For lead, the MCLG is zero. There is no safe level of lead in drinking water. The MCL — the legal limit that triggers regulatory action — is 15 parts per billion (as a 90th percentile of samples). A system can have lead levels up to 14.9 ppb in 90% of its samples and be in full compliance with the law, while the health-based goal is zero.
For trihalomethanes (disinfection byproducts), the MCLG for chloroform is zero (it's a probable carcinogen). The MCL is 80 ppb. A CCR that says your THM level is 60 ppb and "meets MCL" is telling you the legal limit is satisfied. It is not telling you the health-based goal is met.
When you read a CCR, look at the MCLG column, not just the MCL column. The MCLG tells you what the EPA considers truly safe. The MCL tells you what's legally required.
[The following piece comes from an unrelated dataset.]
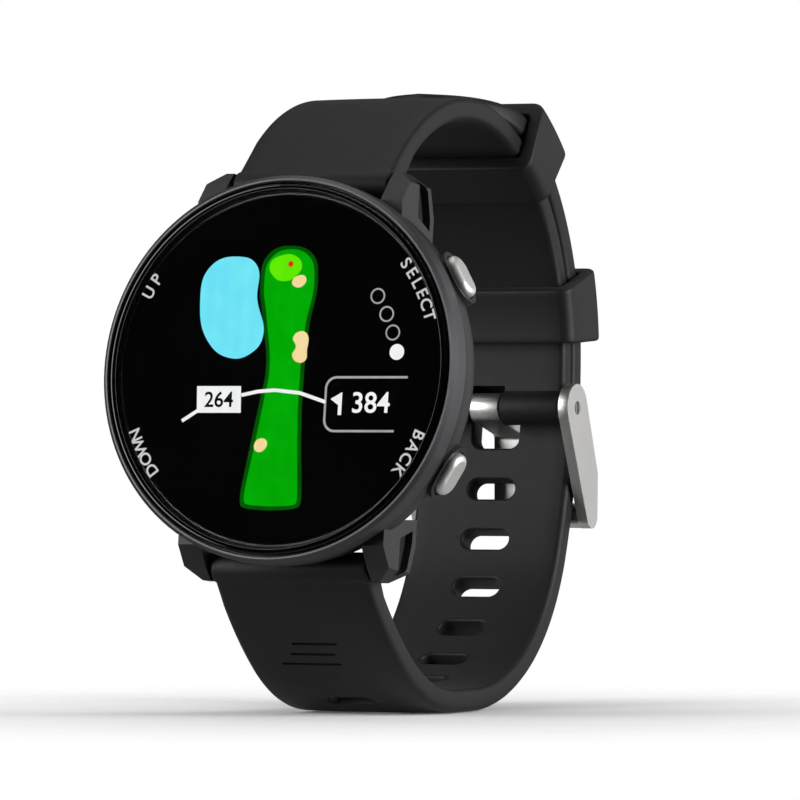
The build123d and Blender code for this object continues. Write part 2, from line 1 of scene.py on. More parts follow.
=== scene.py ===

What the Report Doesn't Tell You
Your household level. The CCR reports system averages and the highest detected level across the system. Your tap may be higher or lower than the system average, depending on your home's plumbing, your proximity to the water main, and your service line material.
Private well data. If you're on a private well, there is no CCR for your water. You are responsible for your own testing.
Unregulated contaminants. PFAS was not regulated until 2024. Before that, it didn't appear in CCRs even if it was present. There are other contaminants — some emerging, some simply not yet regulated — that may be in your water and won't appear in any CCR.
What happened last week. The CCR covers the previous calendar year. A contamination event that happened after the reporting period won't appear until next year's report.
How to Use the Report Effectively
Read the MCLG column, not just the MCL column. If the MCLG is zero and the detected level is above zero, you have a contaminant present that the EPA considers to have no safe level.
Look for footnotes. CCRs often include footnotes explaining why certain results are listed as "meets MCL" despite being above zero. These footnotes sometimes contain important context.
Use the report as a starting point, not an endpoint. The CCR tells you what the utility found in its system-wide testing. It doesn't tell you what's coming out of your specific tap. If the CCR shows any detected lead, any detected PFAS, or any detected disinfection byproducts, consider household-level testing or filtration. For a town-by-town breakdown of what to look for, see our Connecticut water quality guide.
Ready to check your own water? Enter your ZIP code at CheckYourTap.com to see what's in your tap water — free, in 30 seconds.
And if you're on a private well — the CCR is irrelevant to you. Test your own water.
Keep Reading
- A Practical Guide to Water Quality in Connecticut's Major Towns — What's Actually in the Water Where You Live
- Boiling Your Water Removes Some Things and Concentrates Others. Know the Difference Before You Boil.
- The Water Test Your Bank Required Doesn't Test for What's Actually Dangerous
Frequently Asked Questions
What is the difference between MCL and MCLG in a water report?
The MCL (Maximum Contaminant Level) is the legal limit — the highest level allowed by law. The MCLG (Maximum Contaminant Level Goal) is the health-based target where no known health risk exists. For lead, the MCL is 15 ppb but the MCLG is zero. Always check the MCLG column to understand actual health risk.
Does "ND" on a water report mean my water is clean?
No. "ND" means "not detected" — the contaminant wasn't found above the test's detection limit. It may still be present at lower concentrations. This is especially important for PFAS, where the EPA's new limits (4-10 parts per trillion) are below what many older tests could detect.
Does my water quality report show what's actually in my tap?
Not exactly. The CCR reports system-wide averages and the highest detected levels across the utility. Your individual tap may be higher or lower depending on your home's plumbing, service line material, and proximity to the water main. If you're on a private well, there is no CCR for your water at all.